> Directions
Search the material below for the string "filepath" and extract each line that has it.

=====

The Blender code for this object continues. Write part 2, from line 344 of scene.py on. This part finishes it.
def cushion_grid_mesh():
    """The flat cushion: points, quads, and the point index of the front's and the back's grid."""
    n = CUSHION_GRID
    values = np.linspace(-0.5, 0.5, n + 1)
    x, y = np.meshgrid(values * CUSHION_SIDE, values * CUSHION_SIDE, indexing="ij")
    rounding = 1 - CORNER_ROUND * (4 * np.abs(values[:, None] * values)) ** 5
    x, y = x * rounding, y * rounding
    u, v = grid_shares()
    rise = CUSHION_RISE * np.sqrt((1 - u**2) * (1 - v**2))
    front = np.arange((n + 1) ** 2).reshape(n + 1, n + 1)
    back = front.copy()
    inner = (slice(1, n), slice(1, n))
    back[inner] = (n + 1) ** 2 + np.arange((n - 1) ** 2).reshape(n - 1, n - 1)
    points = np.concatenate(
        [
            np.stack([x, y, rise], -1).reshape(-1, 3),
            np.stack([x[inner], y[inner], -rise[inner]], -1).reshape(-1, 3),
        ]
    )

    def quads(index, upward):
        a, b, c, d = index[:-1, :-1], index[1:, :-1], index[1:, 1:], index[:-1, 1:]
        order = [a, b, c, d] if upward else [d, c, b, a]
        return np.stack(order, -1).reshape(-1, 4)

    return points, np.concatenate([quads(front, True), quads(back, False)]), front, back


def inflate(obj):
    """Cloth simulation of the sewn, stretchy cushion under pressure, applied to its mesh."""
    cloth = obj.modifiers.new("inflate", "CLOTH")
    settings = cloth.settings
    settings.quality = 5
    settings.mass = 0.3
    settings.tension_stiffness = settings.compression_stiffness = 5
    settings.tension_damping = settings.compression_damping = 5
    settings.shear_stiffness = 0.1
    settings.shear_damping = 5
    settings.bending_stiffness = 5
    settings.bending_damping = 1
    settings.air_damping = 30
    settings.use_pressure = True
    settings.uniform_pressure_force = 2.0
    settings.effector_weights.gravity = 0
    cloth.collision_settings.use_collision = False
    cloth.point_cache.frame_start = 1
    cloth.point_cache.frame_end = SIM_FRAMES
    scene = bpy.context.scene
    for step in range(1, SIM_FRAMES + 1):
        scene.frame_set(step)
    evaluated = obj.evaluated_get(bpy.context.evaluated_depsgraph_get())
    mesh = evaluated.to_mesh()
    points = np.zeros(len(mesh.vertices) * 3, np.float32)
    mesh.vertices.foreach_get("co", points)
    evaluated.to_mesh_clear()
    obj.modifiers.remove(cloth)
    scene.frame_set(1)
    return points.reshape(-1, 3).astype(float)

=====

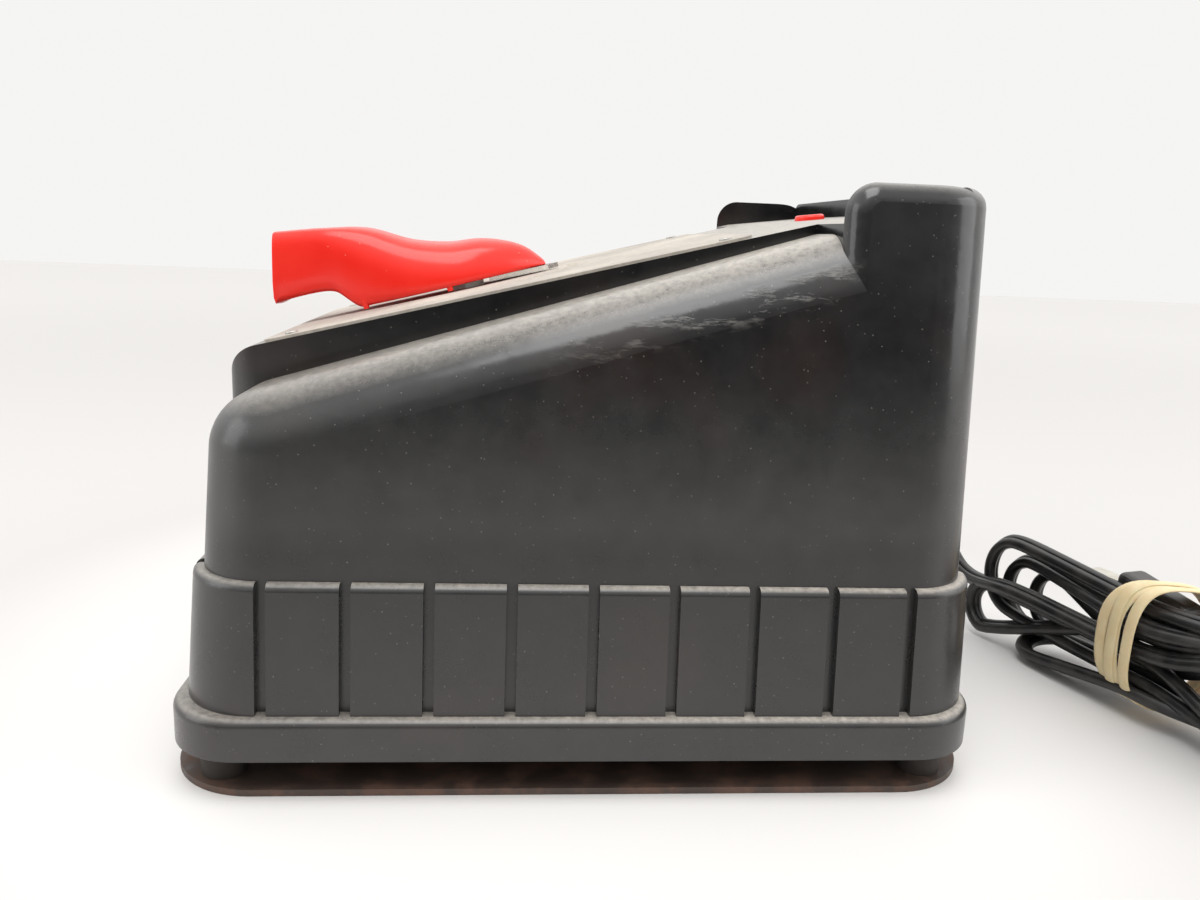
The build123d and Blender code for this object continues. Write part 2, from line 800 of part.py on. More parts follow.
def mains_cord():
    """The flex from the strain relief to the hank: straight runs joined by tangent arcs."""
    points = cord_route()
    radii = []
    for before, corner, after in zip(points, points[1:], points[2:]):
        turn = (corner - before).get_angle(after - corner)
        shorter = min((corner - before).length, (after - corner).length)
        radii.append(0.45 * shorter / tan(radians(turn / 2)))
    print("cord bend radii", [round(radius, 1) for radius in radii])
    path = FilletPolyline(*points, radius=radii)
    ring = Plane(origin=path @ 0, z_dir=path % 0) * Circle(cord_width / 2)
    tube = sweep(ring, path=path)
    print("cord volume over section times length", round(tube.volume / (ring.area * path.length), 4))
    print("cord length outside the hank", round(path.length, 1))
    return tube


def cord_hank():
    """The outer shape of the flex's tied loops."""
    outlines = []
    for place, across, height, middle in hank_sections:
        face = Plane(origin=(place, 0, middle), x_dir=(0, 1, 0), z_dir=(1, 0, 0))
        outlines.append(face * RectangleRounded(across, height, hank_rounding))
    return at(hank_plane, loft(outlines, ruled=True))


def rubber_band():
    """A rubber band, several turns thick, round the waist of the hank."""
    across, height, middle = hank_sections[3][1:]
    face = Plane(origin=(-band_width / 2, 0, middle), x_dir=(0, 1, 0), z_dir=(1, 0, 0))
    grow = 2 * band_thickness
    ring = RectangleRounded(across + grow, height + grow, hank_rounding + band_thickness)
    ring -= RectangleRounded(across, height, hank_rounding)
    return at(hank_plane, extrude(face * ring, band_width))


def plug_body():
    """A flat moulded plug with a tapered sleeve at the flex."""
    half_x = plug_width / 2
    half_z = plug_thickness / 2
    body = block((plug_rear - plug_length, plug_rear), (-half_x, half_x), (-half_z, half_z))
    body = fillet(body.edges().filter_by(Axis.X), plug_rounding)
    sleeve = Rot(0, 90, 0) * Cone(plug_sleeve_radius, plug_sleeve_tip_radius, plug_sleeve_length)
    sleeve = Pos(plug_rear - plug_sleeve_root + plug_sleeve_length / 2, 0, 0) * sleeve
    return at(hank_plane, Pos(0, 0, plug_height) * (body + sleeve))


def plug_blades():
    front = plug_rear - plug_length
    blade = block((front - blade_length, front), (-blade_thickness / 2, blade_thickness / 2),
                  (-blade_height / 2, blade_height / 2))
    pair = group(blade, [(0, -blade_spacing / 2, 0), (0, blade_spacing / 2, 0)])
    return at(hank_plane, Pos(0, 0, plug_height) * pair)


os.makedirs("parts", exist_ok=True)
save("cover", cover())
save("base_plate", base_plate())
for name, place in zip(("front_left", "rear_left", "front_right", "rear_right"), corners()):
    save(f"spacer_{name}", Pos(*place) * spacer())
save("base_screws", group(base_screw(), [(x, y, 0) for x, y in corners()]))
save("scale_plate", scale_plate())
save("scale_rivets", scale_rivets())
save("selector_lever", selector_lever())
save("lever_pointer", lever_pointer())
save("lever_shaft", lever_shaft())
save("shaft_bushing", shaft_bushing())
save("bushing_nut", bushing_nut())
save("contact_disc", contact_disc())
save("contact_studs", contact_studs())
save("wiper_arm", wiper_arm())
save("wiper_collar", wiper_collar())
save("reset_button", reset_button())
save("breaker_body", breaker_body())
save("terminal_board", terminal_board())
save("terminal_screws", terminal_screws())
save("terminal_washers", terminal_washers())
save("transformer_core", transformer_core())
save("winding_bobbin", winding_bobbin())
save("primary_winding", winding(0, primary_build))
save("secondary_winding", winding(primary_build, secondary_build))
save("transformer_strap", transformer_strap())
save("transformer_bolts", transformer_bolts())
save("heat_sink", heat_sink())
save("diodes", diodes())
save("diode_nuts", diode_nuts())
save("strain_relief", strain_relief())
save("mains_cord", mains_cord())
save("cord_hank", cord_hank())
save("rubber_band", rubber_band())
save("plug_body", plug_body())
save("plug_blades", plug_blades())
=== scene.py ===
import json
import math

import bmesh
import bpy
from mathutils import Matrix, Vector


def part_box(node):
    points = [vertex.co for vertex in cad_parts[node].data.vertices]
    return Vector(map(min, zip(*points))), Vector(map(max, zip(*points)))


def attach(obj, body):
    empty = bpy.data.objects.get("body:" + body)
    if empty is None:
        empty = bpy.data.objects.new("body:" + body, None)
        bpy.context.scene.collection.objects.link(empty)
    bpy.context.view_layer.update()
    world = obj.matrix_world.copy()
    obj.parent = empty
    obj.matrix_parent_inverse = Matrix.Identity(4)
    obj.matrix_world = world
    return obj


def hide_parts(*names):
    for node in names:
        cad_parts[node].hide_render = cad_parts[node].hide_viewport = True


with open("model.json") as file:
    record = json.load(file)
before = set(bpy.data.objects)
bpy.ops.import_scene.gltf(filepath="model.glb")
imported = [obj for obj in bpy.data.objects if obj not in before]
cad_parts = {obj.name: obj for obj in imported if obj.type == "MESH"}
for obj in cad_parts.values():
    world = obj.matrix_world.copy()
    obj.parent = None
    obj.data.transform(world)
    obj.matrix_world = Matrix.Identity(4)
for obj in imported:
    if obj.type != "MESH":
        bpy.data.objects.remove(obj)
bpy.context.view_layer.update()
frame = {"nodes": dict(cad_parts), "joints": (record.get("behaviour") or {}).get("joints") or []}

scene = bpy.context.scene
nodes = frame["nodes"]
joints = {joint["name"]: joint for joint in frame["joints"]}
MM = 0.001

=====

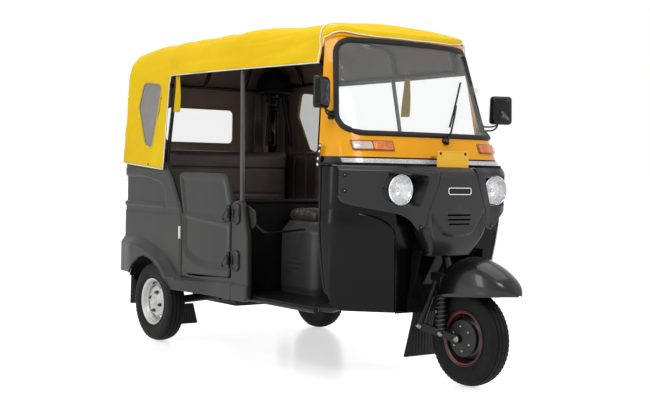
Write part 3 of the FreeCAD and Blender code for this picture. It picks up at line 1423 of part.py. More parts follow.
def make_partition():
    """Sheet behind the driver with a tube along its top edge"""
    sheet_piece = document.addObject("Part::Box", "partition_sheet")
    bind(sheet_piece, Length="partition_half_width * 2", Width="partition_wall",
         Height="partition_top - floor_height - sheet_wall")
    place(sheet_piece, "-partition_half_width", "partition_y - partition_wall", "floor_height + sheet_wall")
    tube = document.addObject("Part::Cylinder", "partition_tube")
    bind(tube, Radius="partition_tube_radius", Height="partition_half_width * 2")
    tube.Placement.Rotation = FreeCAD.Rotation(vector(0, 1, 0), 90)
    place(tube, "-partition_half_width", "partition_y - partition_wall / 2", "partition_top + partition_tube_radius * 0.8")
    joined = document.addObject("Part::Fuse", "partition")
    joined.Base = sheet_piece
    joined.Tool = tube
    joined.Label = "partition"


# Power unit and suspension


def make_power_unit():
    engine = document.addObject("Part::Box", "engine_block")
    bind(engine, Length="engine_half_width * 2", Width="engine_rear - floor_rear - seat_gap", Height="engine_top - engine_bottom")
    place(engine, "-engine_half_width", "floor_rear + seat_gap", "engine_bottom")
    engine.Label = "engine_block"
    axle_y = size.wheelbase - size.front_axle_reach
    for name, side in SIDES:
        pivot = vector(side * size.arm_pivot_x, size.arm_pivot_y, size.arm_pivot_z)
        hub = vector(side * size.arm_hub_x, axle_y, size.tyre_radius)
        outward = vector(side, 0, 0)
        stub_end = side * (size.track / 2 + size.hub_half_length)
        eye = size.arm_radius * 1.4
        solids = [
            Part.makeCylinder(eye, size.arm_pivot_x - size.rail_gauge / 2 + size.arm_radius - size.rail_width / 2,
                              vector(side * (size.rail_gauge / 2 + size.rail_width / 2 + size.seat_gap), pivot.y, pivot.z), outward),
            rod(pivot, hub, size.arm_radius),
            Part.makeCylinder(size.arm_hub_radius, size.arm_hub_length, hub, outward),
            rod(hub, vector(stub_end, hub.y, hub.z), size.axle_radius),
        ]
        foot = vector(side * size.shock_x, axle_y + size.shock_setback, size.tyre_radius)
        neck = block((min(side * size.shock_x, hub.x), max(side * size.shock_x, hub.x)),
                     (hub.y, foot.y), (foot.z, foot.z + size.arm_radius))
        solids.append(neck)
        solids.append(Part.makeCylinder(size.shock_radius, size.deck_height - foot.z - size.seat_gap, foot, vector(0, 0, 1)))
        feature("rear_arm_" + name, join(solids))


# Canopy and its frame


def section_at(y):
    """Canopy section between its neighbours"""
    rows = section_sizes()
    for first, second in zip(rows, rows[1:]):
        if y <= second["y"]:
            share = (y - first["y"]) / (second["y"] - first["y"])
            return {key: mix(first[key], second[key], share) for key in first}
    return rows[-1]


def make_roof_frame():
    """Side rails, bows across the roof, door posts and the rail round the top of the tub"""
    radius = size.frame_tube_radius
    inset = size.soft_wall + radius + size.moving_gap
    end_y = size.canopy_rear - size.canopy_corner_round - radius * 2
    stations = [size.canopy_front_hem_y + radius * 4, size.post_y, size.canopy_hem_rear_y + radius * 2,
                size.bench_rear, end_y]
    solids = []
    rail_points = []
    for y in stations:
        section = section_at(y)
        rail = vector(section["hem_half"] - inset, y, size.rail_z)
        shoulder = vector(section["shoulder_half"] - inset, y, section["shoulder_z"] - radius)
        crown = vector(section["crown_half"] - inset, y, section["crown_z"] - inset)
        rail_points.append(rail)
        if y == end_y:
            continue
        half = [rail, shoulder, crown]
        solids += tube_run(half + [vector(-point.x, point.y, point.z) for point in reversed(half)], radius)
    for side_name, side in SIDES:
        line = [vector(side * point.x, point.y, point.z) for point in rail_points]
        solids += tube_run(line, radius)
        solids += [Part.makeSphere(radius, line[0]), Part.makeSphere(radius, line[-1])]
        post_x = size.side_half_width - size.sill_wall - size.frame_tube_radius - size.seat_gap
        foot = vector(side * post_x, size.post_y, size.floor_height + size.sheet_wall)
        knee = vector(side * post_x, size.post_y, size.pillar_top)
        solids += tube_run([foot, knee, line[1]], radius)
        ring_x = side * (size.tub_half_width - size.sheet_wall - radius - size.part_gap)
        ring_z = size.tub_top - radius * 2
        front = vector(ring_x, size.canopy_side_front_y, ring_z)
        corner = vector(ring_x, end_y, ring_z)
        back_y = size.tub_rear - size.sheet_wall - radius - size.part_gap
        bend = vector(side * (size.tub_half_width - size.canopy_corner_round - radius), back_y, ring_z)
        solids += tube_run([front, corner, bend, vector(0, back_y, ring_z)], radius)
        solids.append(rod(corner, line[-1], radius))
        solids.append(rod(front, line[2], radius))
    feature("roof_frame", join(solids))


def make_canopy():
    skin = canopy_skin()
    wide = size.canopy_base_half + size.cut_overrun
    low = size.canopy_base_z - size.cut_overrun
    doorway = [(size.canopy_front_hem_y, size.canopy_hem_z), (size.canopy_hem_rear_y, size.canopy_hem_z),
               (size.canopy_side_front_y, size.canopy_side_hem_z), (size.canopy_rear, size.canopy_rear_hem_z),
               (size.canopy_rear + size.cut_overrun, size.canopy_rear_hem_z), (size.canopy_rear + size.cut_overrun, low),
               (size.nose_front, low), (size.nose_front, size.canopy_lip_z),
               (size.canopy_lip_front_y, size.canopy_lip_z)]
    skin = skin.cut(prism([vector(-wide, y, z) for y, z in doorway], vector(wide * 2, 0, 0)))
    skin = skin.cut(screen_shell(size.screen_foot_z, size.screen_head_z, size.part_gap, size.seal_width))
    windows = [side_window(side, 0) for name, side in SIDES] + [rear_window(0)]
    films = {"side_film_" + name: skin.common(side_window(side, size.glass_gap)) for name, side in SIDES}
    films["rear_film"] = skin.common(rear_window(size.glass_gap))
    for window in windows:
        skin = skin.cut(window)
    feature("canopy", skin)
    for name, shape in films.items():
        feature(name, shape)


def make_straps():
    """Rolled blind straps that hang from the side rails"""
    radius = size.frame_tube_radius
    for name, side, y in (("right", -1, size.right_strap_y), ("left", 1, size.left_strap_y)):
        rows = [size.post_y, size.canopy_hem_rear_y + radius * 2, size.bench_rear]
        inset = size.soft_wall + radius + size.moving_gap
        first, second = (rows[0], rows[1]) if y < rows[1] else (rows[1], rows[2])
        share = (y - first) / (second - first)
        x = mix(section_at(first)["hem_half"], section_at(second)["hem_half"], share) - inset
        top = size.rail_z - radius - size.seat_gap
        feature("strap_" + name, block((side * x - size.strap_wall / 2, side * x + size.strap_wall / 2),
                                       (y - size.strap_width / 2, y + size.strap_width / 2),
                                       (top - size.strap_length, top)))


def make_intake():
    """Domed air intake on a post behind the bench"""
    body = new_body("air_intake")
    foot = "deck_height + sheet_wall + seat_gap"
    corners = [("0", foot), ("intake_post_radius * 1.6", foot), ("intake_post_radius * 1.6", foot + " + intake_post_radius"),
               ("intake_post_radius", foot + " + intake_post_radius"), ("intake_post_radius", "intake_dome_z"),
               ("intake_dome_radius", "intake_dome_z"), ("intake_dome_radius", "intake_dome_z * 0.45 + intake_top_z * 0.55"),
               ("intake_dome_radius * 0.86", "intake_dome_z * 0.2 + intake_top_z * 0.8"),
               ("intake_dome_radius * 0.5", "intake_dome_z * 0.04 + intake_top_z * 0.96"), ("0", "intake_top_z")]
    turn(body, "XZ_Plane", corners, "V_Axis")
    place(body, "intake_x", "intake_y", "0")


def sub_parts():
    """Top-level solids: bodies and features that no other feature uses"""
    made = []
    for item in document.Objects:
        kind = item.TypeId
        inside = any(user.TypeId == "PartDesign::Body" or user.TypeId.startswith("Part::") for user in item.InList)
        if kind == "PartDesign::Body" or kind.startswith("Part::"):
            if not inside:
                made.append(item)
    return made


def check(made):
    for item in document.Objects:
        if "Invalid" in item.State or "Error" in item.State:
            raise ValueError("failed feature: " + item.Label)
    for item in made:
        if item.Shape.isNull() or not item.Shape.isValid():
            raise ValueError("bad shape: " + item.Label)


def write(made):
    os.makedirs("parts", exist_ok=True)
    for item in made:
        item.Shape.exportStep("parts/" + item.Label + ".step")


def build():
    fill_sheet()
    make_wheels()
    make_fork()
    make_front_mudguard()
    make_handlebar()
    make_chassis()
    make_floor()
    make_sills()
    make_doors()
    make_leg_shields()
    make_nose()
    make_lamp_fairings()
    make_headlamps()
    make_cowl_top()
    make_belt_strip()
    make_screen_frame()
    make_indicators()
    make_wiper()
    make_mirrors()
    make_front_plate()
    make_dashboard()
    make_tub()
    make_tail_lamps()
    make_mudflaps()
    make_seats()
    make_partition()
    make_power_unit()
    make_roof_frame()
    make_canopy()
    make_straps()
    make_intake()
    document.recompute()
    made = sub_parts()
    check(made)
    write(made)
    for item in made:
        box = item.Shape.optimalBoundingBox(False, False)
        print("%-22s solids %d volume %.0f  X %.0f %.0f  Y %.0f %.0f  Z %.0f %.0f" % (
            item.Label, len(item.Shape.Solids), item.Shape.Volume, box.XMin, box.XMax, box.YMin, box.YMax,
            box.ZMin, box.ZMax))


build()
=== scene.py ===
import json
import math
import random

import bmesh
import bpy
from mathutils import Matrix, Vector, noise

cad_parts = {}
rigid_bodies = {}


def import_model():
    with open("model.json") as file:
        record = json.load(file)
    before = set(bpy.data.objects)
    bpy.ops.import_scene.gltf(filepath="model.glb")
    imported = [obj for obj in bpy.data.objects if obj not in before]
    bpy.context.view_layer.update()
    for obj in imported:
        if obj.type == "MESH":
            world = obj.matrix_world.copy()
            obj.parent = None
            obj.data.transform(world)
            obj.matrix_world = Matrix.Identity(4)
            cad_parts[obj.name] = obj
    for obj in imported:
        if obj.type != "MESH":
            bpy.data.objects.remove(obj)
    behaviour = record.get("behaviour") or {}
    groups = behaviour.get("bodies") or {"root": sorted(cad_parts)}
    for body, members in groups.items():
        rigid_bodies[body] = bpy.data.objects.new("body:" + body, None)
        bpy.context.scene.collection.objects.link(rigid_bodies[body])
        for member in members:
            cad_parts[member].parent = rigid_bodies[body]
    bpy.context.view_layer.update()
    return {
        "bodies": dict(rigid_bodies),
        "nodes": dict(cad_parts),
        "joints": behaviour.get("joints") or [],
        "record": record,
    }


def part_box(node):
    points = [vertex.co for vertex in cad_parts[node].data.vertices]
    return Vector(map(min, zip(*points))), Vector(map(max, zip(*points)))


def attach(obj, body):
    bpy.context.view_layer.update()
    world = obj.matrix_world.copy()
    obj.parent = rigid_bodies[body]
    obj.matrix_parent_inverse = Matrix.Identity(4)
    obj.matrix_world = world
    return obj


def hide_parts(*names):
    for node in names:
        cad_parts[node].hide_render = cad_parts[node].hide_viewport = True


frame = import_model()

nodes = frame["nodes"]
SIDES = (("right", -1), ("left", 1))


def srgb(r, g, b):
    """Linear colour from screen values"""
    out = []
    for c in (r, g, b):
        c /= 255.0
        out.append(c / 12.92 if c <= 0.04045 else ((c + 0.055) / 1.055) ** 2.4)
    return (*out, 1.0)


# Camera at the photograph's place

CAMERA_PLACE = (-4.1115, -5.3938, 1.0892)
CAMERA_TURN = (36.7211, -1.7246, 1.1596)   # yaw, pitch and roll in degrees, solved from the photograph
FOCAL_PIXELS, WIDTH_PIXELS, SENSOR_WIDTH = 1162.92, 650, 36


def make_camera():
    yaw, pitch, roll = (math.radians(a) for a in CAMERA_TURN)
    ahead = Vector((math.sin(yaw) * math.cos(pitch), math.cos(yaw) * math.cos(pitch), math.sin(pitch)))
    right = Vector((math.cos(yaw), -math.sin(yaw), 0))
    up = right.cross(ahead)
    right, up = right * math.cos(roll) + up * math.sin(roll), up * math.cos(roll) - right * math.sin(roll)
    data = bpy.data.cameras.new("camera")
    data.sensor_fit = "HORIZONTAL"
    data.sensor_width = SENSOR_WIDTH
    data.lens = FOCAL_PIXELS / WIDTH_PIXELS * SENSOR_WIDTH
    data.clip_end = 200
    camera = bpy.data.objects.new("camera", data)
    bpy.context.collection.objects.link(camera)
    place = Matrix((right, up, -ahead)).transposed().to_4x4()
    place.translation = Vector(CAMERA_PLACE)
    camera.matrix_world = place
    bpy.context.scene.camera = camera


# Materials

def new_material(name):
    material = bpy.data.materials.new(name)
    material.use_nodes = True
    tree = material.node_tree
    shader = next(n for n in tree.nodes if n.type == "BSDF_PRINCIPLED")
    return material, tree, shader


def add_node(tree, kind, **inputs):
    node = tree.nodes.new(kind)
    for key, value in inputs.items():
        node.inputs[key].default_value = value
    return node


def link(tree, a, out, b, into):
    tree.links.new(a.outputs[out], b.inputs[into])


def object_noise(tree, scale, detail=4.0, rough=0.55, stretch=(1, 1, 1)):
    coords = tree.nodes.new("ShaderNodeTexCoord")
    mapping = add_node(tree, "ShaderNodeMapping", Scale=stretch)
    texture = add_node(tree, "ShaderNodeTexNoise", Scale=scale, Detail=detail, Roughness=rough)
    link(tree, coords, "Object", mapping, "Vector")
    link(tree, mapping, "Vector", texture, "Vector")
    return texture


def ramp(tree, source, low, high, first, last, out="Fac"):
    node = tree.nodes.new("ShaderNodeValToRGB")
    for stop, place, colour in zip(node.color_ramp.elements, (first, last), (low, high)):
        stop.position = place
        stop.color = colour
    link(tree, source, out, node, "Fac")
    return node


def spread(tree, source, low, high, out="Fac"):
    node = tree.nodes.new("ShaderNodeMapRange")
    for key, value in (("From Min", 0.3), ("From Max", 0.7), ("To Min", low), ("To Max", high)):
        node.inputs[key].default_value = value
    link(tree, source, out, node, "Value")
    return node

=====

> Solution
bpy.ops.import_scene.gltf(filepath="model.glb")
    bpy.ops.import_scene.gltf(filepath="model.glb")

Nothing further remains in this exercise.